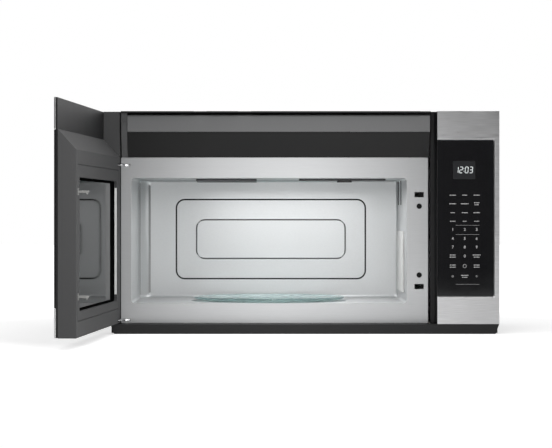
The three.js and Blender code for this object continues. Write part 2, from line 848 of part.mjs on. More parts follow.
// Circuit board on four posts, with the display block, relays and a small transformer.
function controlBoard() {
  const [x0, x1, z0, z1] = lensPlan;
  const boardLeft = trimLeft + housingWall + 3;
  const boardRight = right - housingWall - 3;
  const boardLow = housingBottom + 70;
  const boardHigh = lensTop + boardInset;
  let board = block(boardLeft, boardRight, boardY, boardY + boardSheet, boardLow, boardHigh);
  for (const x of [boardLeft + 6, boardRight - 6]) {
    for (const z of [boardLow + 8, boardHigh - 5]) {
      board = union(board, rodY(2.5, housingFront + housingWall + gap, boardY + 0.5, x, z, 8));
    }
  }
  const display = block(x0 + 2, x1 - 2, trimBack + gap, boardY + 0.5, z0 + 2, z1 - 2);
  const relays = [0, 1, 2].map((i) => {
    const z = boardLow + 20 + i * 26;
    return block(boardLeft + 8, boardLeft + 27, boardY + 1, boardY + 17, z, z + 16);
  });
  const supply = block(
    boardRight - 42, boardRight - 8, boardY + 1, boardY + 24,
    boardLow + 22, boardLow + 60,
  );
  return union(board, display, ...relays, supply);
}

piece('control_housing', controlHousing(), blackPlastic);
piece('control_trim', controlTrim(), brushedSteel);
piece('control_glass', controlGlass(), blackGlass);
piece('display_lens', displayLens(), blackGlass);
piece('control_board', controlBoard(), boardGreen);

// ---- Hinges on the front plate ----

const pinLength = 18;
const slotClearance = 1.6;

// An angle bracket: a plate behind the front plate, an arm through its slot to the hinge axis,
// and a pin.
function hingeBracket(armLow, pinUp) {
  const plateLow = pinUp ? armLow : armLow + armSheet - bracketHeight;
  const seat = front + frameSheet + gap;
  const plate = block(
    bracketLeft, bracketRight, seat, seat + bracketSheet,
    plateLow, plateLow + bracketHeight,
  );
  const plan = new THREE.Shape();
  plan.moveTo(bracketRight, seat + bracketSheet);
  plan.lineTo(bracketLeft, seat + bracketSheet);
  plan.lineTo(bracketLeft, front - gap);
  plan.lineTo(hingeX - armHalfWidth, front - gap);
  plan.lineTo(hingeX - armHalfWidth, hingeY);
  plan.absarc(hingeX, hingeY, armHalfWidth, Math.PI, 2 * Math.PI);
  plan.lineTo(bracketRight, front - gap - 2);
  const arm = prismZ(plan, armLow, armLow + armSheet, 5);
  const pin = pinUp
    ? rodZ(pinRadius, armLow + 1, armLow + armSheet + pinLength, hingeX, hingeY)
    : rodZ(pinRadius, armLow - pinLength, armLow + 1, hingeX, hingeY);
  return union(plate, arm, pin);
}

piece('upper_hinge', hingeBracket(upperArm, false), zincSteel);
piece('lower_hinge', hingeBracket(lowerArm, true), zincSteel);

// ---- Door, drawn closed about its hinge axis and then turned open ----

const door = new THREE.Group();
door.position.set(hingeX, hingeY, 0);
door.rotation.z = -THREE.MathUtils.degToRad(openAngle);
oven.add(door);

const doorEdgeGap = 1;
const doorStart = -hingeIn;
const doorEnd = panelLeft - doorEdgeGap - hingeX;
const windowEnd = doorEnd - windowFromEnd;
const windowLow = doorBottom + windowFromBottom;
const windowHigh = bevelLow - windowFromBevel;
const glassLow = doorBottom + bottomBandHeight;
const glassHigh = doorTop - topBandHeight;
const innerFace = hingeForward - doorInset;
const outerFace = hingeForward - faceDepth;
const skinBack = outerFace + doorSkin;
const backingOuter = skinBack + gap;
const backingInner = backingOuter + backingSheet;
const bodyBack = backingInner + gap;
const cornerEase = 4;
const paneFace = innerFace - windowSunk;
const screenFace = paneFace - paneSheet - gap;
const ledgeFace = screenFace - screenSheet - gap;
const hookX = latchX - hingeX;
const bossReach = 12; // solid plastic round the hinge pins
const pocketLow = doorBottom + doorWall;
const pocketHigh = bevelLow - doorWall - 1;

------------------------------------

--- WHAT NEEDS TO BE DONE ---
Copy the data above exactly. Every line must be included.

--- EXPECTED OUTPUT ---
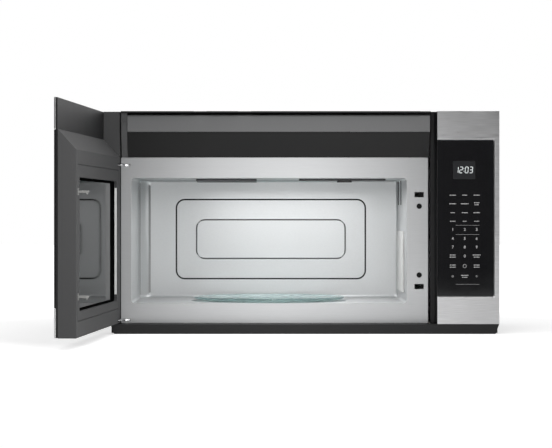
The three.js and Blender code for this object continues. Write part 2, from line 848 of part.mjs on. More parts follow.
// Circuit board on four posts, with the display block, relays and a small transformer.
function controlBoard() {
  const [x0, x1, z0, z1] = lensPlan;
  const boardLeft = trimLeft + housingWall + 3;
  const boardRight = right - housingWall - 3;
  const boardLow = housingBottom + 70;
  const boardHigh = lensTop + boardInset;
  let board = block(boardLeft, boardRight, boardY, boardY + boardSheet, boardLow, boardHigh);
  for (const x of [boardLeft + 6, boardRight - 6]) {
    for (const z of [boardLow + 8, boardHigh - 5]) {
      board = union(board, rodY(2.5, housingFront + housingWall + gap, boardY + 0.5, x, z, 8));
    }
  }
  const display = block(x0 + 2, x1 - 2, trimBack + gap, boardY + 0.5, z0 + 2, z1 - 2);
  const relays = [0, 1, 2].map((i) => {
    const z = boardLow + 20 + i * 26;
    return block(boardLeft + 8, boardLeft + 27, boardY + 1, boardY + 17, z, z + 16);
  });
  const supply = block(
    boardRight - 42, boardRight - 8, boardY + 1, boardY + 24,
    boardLow + 22, boardLow + 60,
  );
  return union(board, display, ...relays, supply);
}

piece('control_housing', controlHousing(), blackPlastic);
piece('control_trim', controlTrim(), brushedSteel);
piece('control_glass', controlGlass(), blackGlass);
piece('display_lens', displayLens(), blackGlass);
piece('control_board', controlBoard(), boardGreen);

// ---- Hinges on the front plate ----

const pinLength = 18;
const slotClearance = 1.6;

// An angle bracket: a plate behind the front plate, an arm through its slot to the hinge axis,
// and a pin.
function hingeBracket(armLow, pinUp) {
  const plateLow = pinUp ? armLow : armLow + armSheet - bracketHeight;
  const seat = front + frameSheet + gap;
  const plate = block(
    bracketLeft, bracketRight, seat, seat + bracketSheet,
    plateLow, plateLow + bracketHeight,
  );
  const plan = new THREE.Shape();
  plan.moveTo(bracketRight, seat + bracketSheet);
  plan.lineTo(bracketLeft, seat + bracketSheet);
  plan.lineTo(bracketLeft, front - gap);
  plan.lineTo(hingeX - armHalfWidth, front - gap);
  plan.lineTo(hingeX - armHalfWidth, hingeY);
  plan.absarc(hingeX, hingeY, armHalfWidth, Math.PI, 2 * Math.PI);
  plan.lineTo(bracketRight, front - gap - 2);
  const arm = prismZ(plan, armLow, armLow + armSheet, 5);
  const pin = pinUp
    ? rodZ(pinRadius, armLow + 1, armLow + armSheet + pinLength, hingeX, hingeY)
    : rodZ(pinRadius, armLow - pinLength, armLow + 1, hingeX, hingeY);
  return union(plate, arm, pin);
}

piece('upper_hinge', hingeBracket(upperArm, false), zincSteel);
piece('lower_hinge', hingeBracket(lowerArm, true), zincSteel);

// ---- Door, drawn closed about its hinge axis and then turned open ----

const door = new THREE.Group();
door.position.set(hingeX, hingeY, 0);
door.rotation.z = -THREE.MathUtils.degToRad(openAngle);
oven.add(door);

const doorEdgeGap = 1;
const doorStart = -hingeIn;
const doorEnd = panelLeft - doorEdgeGap - hingeX;
const windowEnd = doorEnd - windowFromEnd;
const windowLow = doorBottom + windowFromBottom;
const windowHigh = bevelLow - windowFromBevel;
const glassLow = doorBottom + bottomBandHeight;
const glassHigh = doorTop - topBandHeight;
const innerFace = hingeForward - doorInset;
const outerFace = hingeForward - faceDepth;
const skinBack = outerFace + doorSkin;
const backingOuter = skinBack + gap;
const backingInner = backingOuter + backingSheet;
const bodyBack = backingInner + gap;
const cornerEase = 4;
const paneFace = innerFace - windowSunk;
const screenFace = paneFace - paneSheet - gap;
const ledgeFace = screenFace - screenSheet - gap;
const hookX = latchX - hingeX;
const bossReach = 12; // solid plastic round the hinge pins
const pocketLow = doorBottom + doorWall;
const pocketHigh = bevelLow - doorWall - 1;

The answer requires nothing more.